Of the records that follow, copy only the lines from the line containing "# Check every" to the line containing "MILLIMETRES = 1000.0", both included, exactly as written.

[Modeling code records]
····················
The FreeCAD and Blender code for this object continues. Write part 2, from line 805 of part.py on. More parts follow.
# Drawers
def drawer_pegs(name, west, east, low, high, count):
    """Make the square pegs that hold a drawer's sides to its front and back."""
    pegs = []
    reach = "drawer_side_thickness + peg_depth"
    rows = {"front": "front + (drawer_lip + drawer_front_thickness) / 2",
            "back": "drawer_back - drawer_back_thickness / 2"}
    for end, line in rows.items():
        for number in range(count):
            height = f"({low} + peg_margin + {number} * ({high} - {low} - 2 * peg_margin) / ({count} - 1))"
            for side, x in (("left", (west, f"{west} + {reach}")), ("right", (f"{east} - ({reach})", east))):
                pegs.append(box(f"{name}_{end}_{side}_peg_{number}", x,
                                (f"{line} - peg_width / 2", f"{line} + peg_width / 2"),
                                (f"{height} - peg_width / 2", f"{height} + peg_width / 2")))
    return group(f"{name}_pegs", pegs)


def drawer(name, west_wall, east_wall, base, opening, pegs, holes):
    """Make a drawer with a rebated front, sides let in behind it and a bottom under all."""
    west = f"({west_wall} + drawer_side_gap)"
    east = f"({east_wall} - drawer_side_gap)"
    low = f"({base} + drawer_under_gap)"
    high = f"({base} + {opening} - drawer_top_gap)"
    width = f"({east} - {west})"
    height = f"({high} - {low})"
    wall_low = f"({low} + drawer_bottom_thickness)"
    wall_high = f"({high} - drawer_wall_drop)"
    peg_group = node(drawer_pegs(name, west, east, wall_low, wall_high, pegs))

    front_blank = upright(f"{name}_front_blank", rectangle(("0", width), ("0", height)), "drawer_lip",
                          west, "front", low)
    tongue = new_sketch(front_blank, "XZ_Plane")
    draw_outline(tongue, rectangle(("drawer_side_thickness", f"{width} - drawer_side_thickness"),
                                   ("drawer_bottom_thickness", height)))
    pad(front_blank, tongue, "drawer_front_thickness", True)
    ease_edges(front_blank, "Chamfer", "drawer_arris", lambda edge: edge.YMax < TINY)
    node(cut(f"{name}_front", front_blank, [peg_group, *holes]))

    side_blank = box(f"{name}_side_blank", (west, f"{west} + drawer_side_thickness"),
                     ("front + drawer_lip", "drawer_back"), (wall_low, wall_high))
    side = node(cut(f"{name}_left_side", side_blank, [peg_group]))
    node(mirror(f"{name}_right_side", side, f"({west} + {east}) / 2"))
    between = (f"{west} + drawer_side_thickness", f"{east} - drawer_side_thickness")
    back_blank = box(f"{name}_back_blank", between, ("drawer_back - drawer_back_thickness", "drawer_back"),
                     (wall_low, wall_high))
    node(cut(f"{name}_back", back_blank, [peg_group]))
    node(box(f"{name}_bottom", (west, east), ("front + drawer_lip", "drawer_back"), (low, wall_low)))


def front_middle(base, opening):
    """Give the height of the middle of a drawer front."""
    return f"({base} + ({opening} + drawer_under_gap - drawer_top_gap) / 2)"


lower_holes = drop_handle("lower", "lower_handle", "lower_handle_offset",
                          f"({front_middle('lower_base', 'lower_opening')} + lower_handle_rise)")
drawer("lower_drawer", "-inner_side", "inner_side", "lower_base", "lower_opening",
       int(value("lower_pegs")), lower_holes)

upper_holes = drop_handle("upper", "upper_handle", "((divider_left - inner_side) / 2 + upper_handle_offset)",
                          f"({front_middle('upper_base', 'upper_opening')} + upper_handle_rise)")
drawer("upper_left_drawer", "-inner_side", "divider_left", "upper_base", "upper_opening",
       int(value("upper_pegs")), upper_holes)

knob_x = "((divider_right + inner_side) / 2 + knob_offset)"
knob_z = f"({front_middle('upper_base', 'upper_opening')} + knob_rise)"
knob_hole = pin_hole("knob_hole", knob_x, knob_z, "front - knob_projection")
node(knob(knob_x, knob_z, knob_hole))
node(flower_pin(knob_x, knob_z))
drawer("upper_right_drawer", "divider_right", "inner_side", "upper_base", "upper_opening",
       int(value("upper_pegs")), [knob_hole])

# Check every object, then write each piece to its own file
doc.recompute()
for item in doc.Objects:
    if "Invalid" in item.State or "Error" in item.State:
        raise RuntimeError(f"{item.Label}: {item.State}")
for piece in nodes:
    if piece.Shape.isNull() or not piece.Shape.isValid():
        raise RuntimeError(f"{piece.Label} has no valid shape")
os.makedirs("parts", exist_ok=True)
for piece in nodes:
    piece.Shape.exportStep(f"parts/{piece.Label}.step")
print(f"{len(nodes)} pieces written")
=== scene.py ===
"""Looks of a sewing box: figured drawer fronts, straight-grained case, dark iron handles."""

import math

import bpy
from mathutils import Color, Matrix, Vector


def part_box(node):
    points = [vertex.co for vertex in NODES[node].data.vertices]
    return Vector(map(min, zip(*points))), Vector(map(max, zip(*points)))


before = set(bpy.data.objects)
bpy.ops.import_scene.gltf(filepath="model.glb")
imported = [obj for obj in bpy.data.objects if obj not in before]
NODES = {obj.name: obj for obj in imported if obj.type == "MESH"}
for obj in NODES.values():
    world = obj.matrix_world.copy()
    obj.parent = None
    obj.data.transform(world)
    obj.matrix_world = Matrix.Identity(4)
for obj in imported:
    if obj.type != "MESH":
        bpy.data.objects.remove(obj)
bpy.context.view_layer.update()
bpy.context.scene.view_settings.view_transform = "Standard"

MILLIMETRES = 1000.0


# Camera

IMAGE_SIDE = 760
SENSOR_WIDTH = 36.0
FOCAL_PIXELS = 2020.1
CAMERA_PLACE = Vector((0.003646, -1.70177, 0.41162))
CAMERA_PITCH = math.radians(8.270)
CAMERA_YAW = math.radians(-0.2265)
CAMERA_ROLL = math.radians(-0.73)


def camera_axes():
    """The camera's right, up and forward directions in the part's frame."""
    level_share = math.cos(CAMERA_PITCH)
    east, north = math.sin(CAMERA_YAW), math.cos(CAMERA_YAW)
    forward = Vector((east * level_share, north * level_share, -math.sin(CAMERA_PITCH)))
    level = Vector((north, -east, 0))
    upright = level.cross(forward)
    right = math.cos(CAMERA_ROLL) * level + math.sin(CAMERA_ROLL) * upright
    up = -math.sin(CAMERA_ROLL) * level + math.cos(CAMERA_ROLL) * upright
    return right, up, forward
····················
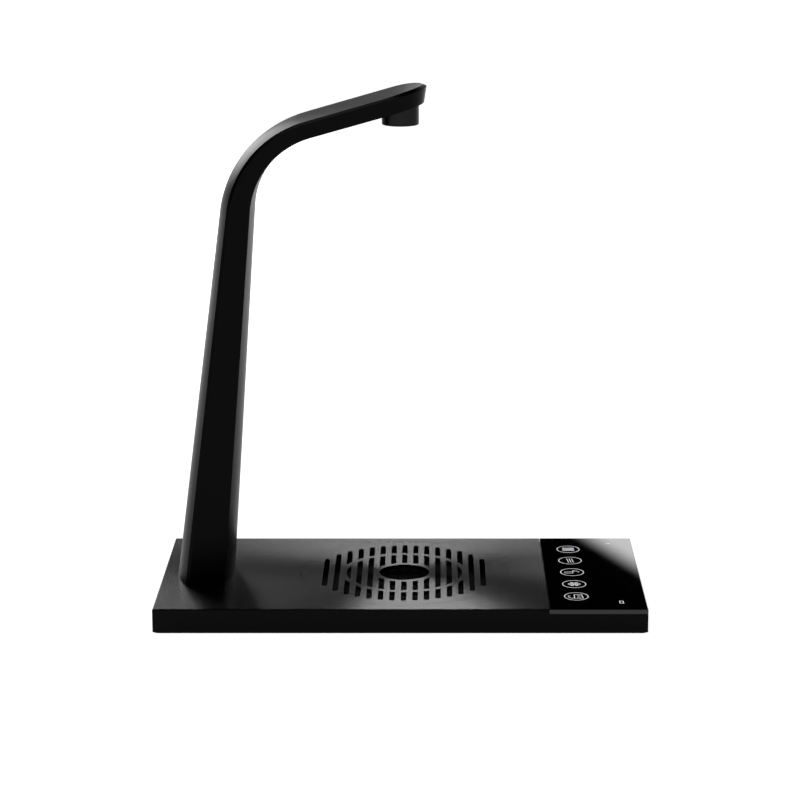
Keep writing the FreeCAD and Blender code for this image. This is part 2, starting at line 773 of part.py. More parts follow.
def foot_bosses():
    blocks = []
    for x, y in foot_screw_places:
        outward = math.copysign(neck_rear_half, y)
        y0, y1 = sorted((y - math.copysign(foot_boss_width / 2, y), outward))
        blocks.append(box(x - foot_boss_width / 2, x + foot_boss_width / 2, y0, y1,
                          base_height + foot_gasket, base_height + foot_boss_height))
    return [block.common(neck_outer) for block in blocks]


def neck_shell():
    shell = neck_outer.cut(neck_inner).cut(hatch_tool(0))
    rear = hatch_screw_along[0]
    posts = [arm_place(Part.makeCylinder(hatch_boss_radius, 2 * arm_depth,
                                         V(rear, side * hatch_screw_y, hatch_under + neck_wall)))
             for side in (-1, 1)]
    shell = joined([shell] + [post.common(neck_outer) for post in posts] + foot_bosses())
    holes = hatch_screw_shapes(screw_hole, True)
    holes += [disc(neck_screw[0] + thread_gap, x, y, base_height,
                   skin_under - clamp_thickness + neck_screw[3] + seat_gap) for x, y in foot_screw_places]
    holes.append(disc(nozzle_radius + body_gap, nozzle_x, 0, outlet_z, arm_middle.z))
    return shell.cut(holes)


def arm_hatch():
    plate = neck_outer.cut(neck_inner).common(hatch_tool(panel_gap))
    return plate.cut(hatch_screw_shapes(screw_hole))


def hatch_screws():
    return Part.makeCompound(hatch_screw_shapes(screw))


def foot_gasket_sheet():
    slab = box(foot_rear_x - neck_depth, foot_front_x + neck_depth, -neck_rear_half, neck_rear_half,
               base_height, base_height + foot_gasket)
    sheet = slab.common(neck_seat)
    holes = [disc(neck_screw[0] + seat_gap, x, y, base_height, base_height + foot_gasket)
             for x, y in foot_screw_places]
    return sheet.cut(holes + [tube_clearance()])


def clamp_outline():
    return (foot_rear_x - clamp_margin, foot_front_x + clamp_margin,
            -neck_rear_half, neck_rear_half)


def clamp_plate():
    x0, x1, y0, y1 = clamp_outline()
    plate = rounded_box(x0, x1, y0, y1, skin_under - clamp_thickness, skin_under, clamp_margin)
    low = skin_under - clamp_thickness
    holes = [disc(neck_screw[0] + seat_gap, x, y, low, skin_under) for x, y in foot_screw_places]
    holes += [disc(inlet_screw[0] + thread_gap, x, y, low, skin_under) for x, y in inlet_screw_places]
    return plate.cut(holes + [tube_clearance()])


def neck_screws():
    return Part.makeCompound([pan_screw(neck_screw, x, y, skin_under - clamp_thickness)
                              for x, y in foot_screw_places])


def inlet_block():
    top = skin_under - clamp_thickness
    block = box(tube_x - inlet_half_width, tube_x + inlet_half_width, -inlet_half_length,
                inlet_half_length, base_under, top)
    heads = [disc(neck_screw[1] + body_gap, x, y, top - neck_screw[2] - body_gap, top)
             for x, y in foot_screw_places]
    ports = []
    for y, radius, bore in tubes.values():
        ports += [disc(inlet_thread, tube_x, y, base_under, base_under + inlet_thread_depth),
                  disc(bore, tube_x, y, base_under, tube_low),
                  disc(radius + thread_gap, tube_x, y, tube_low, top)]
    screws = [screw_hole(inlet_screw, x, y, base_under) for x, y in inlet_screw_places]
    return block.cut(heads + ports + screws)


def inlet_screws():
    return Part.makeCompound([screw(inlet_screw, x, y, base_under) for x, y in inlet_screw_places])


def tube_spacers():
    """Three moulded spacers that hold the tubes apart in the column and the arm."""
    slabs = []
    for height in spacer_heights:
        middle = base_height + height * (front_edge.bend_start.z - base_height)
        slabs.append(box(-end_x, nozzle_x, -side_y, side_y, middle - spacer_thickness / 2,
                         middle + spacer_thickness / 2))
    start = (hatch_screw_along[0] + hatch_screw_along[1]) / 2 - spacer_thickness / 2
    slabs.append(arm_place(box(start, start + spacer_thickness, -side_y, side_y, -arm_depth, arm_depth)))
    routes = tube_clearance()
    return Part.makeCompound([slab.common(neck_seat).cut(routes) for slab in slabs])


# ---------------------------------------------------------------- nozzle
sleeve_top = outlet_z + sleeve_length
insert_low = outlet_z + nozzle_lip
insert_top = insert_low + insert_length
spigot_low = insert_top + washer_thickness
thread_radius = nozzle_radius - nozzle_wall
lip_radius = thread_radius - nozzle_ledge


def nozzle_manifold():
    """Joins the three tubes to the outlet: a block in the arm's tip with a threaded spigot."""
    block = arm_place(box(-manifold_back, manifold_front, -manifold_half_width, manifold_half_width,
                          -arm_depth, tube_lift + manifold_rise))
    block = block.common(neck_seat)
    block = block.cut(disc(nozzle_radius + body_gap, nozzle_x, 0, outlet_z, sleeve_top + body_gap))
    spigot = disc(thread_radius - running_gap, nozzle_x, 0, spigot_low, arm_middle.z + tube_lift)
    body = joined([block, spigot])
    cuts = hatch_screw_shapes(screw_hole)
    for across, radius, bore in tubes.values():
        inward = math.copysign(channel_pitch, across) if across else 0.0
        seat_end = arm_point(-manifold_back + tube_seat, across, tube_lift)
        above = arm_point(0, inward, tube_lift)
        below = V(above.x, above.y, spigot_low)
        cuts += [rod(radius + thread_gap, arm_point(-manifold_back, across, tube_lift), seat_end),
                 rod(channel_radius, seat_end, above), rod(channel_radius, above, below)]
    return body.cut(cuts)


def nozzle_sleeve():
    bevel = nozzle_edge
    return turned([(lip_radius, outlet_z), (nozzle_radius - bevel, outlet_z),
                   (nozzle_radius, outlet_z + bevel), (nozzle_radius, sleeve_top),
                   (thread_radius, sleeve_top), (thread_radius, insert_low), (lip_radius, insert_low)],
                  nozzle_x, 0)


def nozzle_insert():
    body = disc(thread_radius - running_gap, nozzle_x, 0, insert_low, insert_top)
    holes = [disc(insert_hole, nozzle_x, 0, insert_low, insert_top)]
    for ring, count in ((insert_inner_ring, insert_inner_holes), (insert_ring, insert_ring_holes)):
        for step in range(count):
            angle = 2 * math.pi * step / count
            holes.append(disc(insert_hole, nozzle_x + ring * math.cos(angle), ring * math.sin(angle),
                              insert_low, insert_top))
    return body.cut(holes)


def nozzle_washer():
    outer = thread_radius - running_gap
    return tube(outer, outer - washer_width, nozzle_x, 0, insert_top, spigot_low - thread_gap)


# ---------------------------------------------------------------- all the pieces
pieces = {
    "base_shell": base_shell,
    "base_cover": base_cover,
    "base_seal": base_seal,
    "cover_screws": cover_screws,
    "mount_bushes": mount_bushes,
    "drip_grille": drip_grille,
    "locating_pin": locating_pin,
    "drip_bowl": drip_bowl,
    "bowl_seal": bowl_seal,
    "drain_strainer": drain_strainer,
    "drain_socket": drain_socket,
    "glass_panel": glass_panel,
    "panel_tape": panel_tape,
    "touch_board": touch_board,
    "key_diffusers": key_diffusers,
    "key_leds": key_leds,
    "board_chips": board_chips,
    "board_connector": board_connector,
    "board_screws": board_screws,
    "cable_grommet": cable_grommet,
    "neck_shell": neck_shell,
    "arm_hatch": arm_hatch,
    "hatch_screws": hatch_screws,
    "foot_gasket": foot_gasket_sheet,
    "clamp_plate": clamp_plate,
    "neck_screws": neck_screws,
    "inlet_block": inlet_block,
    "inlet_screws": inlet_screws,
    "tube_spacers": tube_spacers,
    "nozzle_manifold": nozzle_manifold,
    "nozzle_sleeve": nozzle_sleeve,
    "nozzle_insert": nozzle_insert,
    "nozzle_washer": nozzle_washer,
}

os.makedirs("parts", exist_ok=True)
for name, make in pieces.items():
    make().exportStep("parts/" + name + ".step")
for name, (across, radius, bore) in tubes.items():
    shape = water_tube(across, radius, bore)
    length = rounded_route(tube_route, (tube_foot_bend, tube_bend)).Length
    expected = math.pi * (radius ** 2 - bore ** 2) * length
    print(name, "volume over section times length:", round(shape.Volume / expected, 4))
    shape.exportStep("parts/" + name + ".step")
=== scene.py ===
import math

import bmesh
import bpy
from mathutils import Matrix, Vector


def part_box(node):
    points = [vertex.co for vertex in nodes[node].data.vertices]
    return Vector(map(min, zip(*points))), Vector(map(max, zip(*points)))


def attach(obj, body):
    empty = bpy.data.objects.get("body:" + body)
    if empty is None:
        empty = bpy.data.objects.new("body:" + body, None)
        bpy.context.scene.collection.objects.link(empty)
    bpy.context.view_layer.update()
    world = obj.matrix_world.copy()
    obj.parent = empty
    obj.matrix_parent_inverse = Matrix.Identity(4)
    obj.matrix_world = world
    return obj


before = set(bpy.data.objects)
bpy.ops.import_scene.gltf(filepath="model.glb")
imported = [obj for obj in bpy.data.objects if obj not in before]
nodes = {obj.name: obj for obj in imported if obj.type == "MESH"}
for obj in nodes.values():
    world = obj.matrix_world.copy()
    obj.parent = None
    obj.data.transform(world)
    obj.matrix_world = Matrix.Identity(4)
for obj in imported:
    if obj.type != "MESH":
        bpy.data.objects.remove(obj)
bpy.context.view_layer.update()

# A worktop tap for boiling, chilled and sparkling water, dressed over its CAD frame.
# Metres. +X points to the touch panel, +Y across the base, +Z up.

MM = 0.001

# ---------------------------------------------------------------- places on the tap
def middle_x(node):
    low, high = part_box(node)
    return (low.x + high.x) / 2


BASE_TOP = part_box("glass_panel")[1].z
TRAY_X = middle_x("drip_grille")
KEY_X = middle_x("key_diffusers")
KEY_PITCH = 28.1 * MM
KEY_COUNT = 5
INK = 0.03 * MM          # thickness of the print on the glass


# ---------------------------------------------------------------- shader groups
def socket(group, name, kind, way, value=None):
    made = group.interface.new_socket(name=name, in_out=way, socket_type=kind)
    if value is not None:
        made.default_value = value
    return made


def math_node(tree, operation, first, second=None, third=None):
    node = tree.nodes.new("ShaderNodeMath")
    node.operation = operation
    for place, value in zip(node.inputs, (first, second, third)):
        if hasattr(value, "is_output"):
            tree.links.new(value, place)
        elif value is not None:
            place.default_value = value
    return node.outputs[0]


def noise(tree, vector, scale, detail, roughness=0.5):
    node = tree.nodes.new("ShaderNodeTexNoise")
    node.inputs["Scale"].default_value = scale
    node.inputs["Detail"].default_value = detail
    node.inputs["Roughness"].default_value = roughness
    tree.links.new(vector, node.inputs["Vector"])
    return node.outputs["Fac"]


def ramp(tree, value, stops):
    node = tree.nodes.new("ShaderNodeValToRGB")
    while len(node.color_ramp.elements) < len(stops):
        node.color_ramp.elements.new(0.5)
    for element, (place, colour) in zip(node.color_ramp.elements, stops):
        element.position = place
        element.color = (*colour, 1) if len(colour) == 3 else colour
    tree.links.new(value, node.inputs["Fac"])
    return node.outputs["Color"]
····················
### WRITTEN REPLY
# Check every object, then write each piece to its own file
doc.recompute()
for item in doc.Objects:
    if "Invalid" in item.State or "Error" in item.State:
        raise RuntimeError(f"{item.Label}: {item.State}")
for piece in nodes:
    if piece.Shape.isNull() or not piece.Shape.isValid():
        raise RuntimeError(f"{piece.Label} has no valid shape")
os.makedirs("parts", exist_ok=True)
for piece in nodes:
    piece.Shape.exportStep(f"parts/{piece.Label}.step")
print(f"{len(nodes)} pieces written")
=== scene.py ===
"""Looks of a sewing box: figured drawer fronts, straight-grained case, dark iron handles."""

import math

import bpy
from mathutils import Color, Matrix, Vector


def part_box(node):
    points = [vertex.co for vertex in NODES[node].data.vertices]
    return Vector(map(min, zip(*points))), Vector(map(max, zip(*points)))


before = set(bpy.data.objects)
bpy.ops.import_scene.gltf(filepath="model.glb")
imported = [obj for obj in bpy.data.objects if obj not in before]
NODES = {obj.name: obj for obj in imported if obj.type == "MESH"}
for obj in NODES.values():
    world = obj.matrix_world.copy()
    obj.parent = None
    obj.data.transform(world)
    obj.matrix_world = Matrix.Identity(4)
for obj in imported:
    if obj.type != "MESH":
        bpy.data.objects.remove(obj)
bpy.context.view_layer.update()
bpy.context.scene.view_settings.view_transform = "Standard"

MILLIMETRES = 1000.0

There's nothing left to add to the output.